Task goal: Quote the lines that run from the line containing "foam_pad();" down to the line containing "obj.matrix_world = world". Include both of those lines, reproduce each exactly, and omit everything else.

□ □ □ □ □

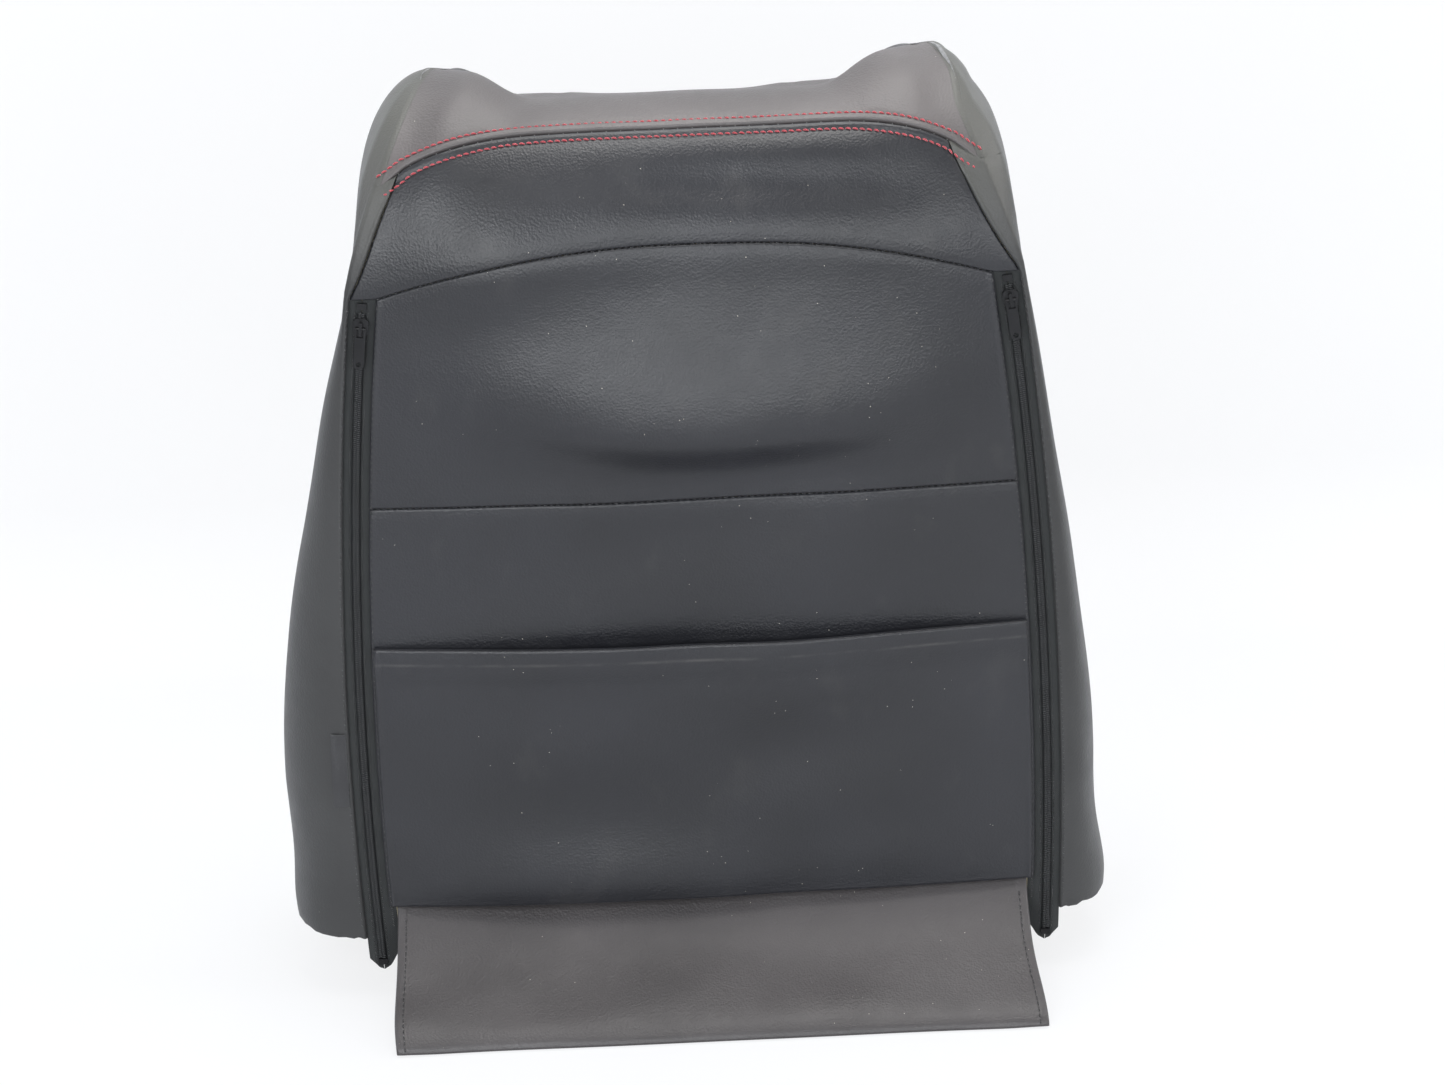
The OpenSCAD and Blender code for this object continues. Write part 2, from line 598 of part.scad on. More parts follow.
// ---- foam ----
top_xs = [for (i = [0:2:8]) seam_xs[i]];
half_stations = concat([for (x = concat(top_xs, steps(valley_x, crest_end_x, 3))) x / crest_end_x * s_in],
    side_stations, steps(lerp(s_nose, s_valley, 1 / 3), s_valley, 2), [for (i = [4:-1:0]) front_s(top_xs[i])]);
foam_levels = [-0.01, 0.1, 0.2, 0.32, 0.46, 0.6, 0.74, 0.88, 1, 1.15, 1.3, 1.45, 1.6, 1.74, 1.87, 1.96];
module foam_loft() {
    h = len(half_stations) - 1;
    stations = concat(half_stations, [for (i = [h - 1:-1:1]) 2 - half_stations[i]]);
    n = len(stations);
    m = len(foam_levels);
    points = [for (q = foam_levels) for (s = stations) skin(s, q, foam_inset)];
    base = [[for (i = [0:n - 1]) i]];
    walls = [for (j = [0:m - 2]) for (i = [0:n - 1]) let (a = j * n + i, b = j * n + (i + 1) % n)
        for (f = [[a, a + n, b + n], [a, b + n, b]]) f];
    top = (m - 1) * n;
    right = [for (i = [0:h / 2 - 1]) let (a = top + i, b = top + i + 1, c = top + h - i - 1, d = top + h - i)
        for (f = [[a, d, c], [a, c, b]]) if (b != c || f != [a, c, b]) f];
    left = [for (i = [0:h / 2 - 1])
        let (a = top + h + i, b = a + 1, d = top + (n - i) % n, c = top + n - i - 1)
        for (f = [[a, d, c], [a, c, b]]) if (b != c || f != [a, c, b]) f];
    polyhedron(points, concat(base, walls, right, left), convexity = 8);
}
module bores() {
    for (x = [-bore_pitch / 2, bore_pitch / 2])
        translate([x, bore_y, tube_z - 10]) cylinder(h = crest_z, r = bore_r);
}
module foam_pad() {
    far = 2 * rear_y;
    color([0.80, 0.76, 0.62]) difference() {
        foam_loft();
        // Room for the seat's steel frame, open at the base and behind
        translate([0, -cavity_front, 0]) rotate([90, 0, 0]) linear_extrude(far)
            polygon([[-cavity_half_w, -1], [cavity_half_w, -1],
                     [cavity_top_half_w, cavity_z], [-cavity_top_half_w, cavity_z]]);
        // Flat base, open at its rear corners as far up as the side panels' cut edges
        translate([-hip_half_w, -far, -far]) cube([2 * hip_half_w, 2 * far, far]);
        for (side = [-1, 1]) translate([side * (corner_half_w + hip_half_w / 2) - hip_half_w / 2, -far, -1])
            cube([hip_half_w, far + corner_front, corner_z + 1]);
        translate([-mouth_half_w, -far, -1]) cube([2 * mouth_half_w, far - cavity_front, mouth_z + 1]);
        translate([-tube_half_w, -far, cavity_z - 1])
            cube([2 * tube_half_w, far + tube_front, tube_z - cavity_z + 1]);
        // Slots for the tie-down wires
        for (side = [-1, 1]) translate([side * insert_half_w - slot_w / 2, slot_y, slot_low_z])
            cube([slot_w, far, slot_high_z - slot_low_z]);
        bores();
    }
}

// ---- tie-down: the cover's wire is ringed to the foam's wire in each slot ----
wire_l = slot_high_z - slot_low_z - 8;
module tie_wire(y) color([0.6, 0.61, 0.63])
    translate([insert_half_w, y, slot_low_z + 4]) cylinder(h = wire_l, r = wire_r);
module right_foam_wire() tie_wire(wire_y);
module left_foam_wire() on_left() tie_wire(wire_y);
module right_cover_wire() tie_wire(wire_y + wire_pitch);
module left_cover_wire() on_left() tie_wire(wire_y + wire_pitch);
module listing_strip() color([0.85, 0.85, 0.82]) {
    y0 = ring_y + ring_inner_r + 2 * ring_r + lie_gap;
    translate([insert_half_w - listing_t / 2, y0, slot_low_z + 4])
        cube([listing_t, valley_y - panel_t - lie_gap - y0, wire_l]);
}
module right_listing_strip() listing_strip();
module left_listing_strip() on_left() listing_strip();
module hog_rings() color([0.65, 0.66, 0.68])
    for (side = [-1, 1]) for (i = [0:ring_count - 1])
        translate([side * insert_half_w, ring_y,
                   lerp(slot_low_z + 30, slot_high_z - 30, i / (ring_count - 1))])
            rotate_extrude() translate([ring_inner_r + ring_r, 0]) circle(r = ring_r);

foam_pad();
crown_panel();
rear_upper_panel();
rear_middle_panel();
rear_lower_panel();
left_side_panel();
right_side_panel();
left_bolster_panel();
right_bolster_panel();
front_insert_upper();
front_insert_middle();
front_insert_lower();
pocket_panel();
closing_flap();
flap_edge_strip();
left_zip_inner_tape();
right_zip_inner_tape();
left_zip_outer_tape();
right_zip_outer_tape();
left_zip_coil();
right_zip_coil();
zip_end_stops();
left_zip_slider();
right_zip_slider();
left_zip_pull();
right_zip_pull();
side_tag();
left_foam_wire();
right_foam_wire();
left_cover_wire();
right_cover_wire();
left_listing_strip();
right_listing_strip();
hog_rings();
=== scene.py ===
"""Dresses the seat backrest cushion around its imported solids.

The cushion is a black leatherette trim cover over a moulded foam pad: rear panels between two
zips, a map pocket, a closing flap, side and bolster panels, a three-part front insert and the
hidden tie-down wires. Lengths inside the classes are millimetres in the row frame (+X right seen
from behind, -Y out of the rear face, +Z up); meshes are made in metres.
"""

import logging
import math
from dataclasses import dataclass
from enum import Enum
from typing import Callable, Sequence

import bpy
import numpy as np
from mathutils import Matrix, Vector
from mathutils.kdtree import KDTree


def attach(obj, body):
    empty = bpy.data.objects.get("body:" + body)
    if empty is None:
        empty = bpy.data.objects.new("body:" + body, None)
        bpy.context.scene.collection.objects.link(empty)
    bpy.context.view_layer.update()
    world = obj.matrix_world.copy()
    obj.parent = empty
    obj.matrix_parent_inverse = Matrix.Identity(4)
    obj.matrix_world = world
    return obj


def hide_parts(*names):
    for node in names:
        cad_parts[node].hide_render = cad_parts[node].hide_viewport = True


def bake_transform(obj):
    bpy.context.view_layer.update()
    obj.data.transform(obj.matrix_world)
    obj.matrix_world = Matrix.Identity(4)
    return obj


MM = 0.001
LOG = logging.getLogger("backrest")
Array = np.ndarray
Node = bpy.types.Node
Socket = bpy.types.NodeSocket
Material = bpy.types.Material
SIDES = ((1, "right"), (-1, "left"))


# ---------------------------------------------------------------- curves


def lerp(a: Array, b: Array, t: Array) -> Array:
    """Value at share t of the way from a to b."""
    return a + (b - a) * t


def ease(t: Array) -> Array:
    """Smooth step from 0 to 1, flat outside that span."""
    t = np.clip(t, 0.0, 1.0)
    return t * t * (3 - 2 * t)


def bezier(points: Sequence[tuple[Array, Array]], t: Array) -> tuple[Array, Array]:
    """Point of a plane cubic curve.

    Args:
        points: The four control points, each a pair of coordinates.
        t: Places along the curve, from 0 to 1.

    Returns:
        The two coordinates.
    """
    weights = ((1 - t) ** 3, 3 * (1 - t) ** 2 * t, 3 * (1 - t) * t * t, t**3)
    first, second = (sum(w * p[k] for w, p in zip(weights, points)) for k in (0, 1))
    return first, second


@dataclass(frozen=True)
class Hump:
    """A smooth bump or dent: its rise, its middle across and in height, its spreads and slant."""

    rise: float
    x0: float
    z0: float
    wide: float
    high: float
    turn: float = 0.0

    def at(self, x: Array, z: Array) -> Array:
        """How far the bump stands out at each place, in millimetres."""
        a = math.radians(self.turn)
        u = (x - self.x0) * math.cos(a) + (z - self.z0) * math.sin(a)
        v = -(x - self.x0) * math.sin(a) + (z - self.z0) * math.cos(a)
        return self.rise * np.exp(-((u / self.wide) ** 2) - (v / self.high) ** 2)


def waves(x: Array, y: Array, seed: int, count: int = 6) -> Array:
    """Sum of a few slanting waves, a seeded stand-in for the unevenness of sewn work.

    Args:
        x: First coordinate, in waves.
        y: Second coordinate, in waves.
        seed: Choice of the waves.
        count: How many waves are added.

    Returns:
        Values of about -1 to 1.
    """
    draw = np.random.default_rng(seed)
    total = np.zeros(np.broadcast(x, y).shape)
    for _ in range(count):
        angle, phase, rate = draw.uniform(0, math.tau), draw.uniform(0, math.tau), draw.uniform(0.6, 1.7)
        total = total + np.sin(rate * math.tau * (x * math.cos(angle) + y * math.sin(angle)) + phase)
    return total / count


def level_line(value: float) -> Callable[[Array], Array]:
    """A seam line of one value all along."""
    return lambda s: value + 0 * s


def nearest_tree(points: Array) -> KDTree:
    """Search tree over a list of points."""
    tree = KDTree(len(points))
    for index, place in enumerate(points):
        tree.insert(place, index)
    tree.balance()
    return tree


# ---------------------------------------------------------------- the cushion's form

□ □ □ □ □

Expected output:
foam_pad();
crown_panel();
rear_upper_panel();
rear_middle_panel();
rear_lower_panel();
left_side_panel();
right_side_panel();
left_bolster_panel();
right_bolster_panel();
front_insert_upper();
front_insert_middle();
front_insert_lower();
pocket_panel();
closing_flap();
flap_edge_strip();
left_zip_inner_tape();
right_zip_inner_tape();
left_zip_outer_tape();
right_zip_outer_tape();
left_zip_coil();
right_zip_coil();
zip_end_stops();
left_zip_slider();
right_zip_slider();
left_zip_pull();
right_zip_pull();
side_tag();
left_foam_wire();
right_foam_wire();
left_cover_wire();
right_cover_wire();
left_listing_strip();
right_listing_strip();
hog_rings();
=== scene.py ===
"""Dresses the seat backrest cushion around its imported solids.

The cushion is a black leatherette trim cover over a moulded foam pad: rear panels between two
zips, a map pocket, a closing flap, side and bolster panels, a three-part front insert and the
hidden tie-down wires. Lengths inside the classes are millimetres in the row frame (+X right seen
from behind, -Y out of the rear face, +Z up); meshes are made in metres.
"""

import logging
import math
from dataclasses import dataclass
from enum import Enum
from typing import Callable, Sequence

import bpy
import numpy as np
from mathutils import Matrix, Vector
from mathutils.kdtree import KDTree


def attach(obj, body):
    empty = bpy.data.objects.get("body:" + body)
    if empty is None:
        empty = bpy.data.objects.new("body:" + body, None)
        bpy.context.scene.collection.objects.link(empty)
    bpy.context.view_layer.update()
    world = obj.matrix_world.copy()
    obj.parent = empty
    obj.matrix_parent_inverse = Matrix.Identity(4)
    obj.matrix_world = world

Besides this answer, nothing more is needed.